A acusação de que o Brasil não consegue aplicar as suas próprias leis contra o desmatamento, em que ocorre a conversão de terras desmatadas ilegalmente para a produção agrícola, estaria prejudicando produtores agrícolas e de madeira norte-americanos, pois seria uma vantagem competitiva injusta, reduzindo custos e expandindo a disponibilidade de insumos agrícolas, incluindo ainda o fato do Brasil concorrer com os Estados Unidos na venda global de carne bovina, milho e soja.

O Relatório Anual do Desmatamento de 2024, do MapBiomas, aponta uma redução de 32,4% na área desmatada no Brasil em 2024 em comparação com 2023. Entretanto, a área desmatada de 2019 até 2024 corresponde a uma área comparável ao tamanho do território da Coreia do Sul, por exemplo. Márcio Astrini, secretário executivo do Observatório do Clima, critica a instabilidade do combate ao desmatamento no Brasil.

O problema, nos últimos anos, ficou dependendo de orientações de governos que, no caso de Jair Bolsonaro (PL), mais do que omisso na questão, impulsionou o crime ambiental.
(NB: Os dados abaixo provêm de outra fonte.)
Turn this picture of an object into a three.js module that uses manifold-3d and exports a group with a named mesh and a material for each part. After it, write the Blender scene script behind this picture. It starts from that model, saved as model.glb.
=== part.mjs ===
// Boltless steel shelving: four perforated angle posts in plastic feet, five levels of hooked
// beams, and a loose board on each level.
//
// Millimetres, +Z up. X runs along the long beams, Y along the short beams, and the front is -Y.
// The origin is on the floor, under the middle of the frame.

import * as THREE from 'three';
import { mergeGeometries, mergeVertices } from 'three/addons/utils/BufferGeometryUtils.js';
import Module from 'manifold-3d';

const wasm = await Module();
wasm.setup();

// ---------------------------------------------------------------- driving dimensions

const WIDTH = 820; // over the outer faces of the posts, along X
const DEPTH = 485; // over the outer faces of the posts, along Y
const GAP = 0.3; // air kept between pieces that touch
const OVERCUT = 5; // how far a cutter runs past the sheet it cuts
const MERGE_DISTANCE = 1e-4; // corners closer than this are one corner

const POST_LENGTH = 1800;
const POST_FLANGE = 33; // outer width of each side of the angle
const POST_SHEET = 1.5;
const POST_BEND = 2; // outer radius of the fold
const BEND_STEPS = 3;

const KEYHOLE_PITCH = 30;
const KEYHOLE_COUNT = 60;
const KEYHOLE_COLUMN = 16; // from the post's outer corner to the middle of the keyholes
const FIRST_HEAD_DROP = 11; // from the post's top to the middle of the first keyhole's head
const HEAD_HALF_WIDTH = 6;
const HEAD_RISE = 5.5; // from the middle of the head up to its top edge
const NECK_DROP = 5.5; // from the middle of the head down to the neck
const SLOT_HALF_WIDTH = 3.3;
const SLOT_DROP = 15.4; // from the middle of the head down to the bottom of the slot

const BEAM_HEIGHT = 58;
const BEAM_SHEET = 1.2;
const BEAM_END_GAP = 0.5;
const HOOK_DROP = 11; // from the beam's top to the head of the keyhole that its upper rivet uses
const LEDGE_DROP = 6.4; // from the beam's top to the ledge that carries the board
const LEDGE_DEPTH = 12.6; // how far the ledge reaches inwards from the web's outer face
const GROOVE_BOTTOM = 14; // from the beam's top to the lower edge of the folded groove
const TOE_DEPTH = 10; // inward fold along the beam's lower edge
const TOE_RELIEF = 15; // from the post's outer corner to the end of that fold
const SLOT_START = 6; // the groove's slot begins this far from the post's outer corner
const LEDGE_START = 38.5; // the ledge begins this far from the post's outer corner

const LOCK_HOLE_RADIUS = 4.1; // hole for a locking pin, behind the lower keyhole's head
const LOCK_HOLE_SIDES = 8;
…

Quanto ao problema da soberania nacional, por conseguinte, o combate ao desmatamento deve ser realizado de forma autônoma pelo governo brasileiro, com ajudas externas que não ameacem a soberania.
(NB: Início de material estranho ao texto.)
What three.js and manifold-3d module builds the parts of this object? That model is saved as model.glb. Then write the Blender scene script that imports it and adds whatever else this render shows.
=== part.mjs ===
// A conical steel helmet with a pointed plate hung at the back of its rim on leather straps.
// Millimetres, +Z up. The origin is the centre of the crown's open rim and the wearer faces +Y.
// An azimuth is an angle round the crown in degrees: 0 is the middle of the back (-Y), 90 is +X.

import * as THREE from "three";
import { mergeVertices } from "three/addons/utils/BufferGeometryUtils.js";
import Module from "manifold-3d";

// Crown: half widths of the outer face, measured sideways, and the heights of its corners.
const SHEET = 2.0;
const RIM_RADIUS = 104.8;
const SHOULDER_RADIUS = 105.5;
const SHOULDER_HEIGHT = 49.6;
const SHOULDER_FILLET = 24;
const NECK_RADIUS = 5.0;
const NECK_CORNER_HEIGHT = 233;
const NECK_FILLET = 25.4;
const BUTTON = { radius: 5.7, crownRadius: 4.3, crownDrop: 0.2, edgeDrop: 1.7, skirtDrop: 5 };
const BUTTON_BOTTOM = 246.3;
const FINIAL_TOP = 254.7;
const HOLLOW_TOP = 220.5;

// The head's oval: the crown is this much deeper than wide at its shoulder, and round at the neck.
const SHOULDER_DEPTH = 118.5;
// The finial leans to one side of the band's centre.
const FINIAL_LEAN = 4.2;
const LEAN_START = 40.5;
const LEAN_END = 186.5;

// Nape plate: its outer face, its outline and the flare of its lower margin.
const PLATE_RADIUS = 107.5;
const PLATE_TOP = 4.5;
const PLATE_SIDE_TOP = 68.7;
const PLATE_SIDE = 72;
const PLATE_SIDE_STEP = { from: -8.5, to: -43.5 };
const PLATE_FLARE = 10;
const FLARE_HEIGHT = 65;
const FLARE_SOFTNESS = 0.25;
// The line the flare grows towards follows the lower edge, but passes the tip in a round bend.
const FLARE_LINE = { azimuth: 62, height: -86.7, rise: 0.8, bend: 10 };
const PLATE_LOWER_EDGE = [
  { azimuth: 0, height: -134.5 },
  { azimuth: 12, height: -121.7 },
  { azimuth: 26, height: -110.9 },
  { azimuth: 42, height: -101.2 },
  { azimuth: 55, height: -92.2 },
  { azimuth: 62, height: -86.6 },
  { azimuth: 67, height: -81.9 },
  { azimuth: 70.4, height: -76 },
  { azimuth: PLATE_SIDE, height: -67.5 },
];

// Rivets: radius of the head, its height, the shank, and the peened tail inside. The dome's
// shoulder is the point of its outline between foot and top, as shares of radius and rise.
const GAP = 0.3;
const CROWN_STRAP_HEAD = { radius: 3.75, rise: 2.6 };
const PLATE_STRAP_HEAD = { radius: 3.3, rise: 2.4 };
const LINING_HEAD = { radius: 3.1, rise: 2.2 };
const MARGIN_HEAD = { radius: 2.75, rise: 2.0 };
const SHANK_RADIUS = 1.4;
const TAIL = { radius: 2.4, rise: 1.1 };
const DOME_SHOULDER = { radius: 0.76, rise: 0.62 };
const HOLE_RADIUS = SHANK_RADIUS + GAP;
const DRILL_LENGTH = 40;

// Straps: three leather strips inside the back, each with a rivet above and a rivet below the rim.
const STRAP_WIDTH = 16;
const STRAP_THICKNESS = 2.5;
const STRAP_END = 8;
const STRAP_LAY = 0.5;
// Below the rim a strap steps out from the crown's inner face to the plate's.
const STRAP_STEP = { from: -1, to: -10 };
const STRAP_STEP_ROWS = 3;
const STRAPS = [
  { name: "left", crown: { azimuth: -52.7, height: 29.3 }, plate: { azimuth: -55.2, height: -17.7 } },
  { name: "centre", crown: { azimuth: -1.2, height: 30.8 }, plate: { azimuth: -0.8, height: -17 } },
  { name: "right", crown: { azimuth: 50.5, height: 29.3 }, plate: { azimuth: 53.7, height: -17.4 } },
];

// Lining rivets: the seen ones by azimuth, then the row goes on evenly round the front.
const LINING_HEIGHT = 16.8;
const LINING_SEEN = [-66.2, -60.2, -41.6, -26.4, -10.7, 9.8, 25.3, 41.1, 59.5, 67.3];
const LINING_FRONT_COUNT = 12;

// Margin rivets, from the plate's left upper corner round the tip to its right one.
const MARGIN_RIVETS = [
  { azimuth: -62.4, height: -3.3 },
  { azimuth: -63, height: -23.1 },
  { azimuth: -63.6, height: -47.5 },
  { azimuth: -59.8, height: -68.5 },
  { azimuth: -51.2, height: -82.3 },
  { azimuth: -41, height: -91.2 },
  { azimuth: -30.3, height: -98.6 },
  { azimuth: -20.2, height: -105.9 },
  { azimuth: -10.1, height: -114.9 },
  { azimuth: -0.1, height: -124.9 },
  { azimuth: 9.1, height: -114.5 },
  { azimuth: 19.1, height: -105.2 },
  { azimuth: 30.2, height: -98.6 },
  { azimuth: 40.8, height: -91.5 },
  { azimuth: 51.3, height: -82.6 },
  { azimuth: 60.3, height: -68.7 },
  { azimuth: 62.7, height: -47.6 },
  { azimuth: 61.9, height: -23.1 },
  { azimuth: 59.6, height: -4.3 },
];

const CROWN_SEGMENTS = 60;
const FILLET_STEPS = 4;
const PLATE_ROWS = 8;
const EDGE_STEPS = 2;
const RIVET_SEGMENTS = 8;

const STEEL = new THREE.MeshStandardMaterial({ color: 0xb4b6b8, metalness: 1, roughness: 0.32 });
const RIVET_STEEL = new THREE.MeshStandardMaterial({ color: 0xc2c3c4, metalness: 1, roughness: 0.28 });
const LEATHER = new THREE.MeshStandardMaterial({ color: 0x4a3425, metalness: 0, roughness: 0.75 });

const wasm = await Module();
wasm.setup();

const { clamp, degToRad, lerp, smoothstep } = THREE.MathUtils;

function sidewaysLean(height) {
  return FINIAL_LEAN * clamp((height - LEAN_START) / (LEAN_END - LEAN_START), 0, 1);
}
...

Por fim, tarifas de importação e restrições baseadas em desmatamento e emissões de carbono são tendências que se espalham pelo mundo, com a União Europeia (UE), que aplica o chamado Mecanismo de Ajustamento de Carbono nas Fronteiras (CBAM), que estabelece um preço para o carbono emitido na produção de bens com elevada taxa de emissão que são importados para o bloco, mas que nada tem a ver com o aumento arbitrário de 50% na tarifa adotado pelos Estados Unidos sobre o Brasil.

Gustavo Bastos, filósofo e escritor.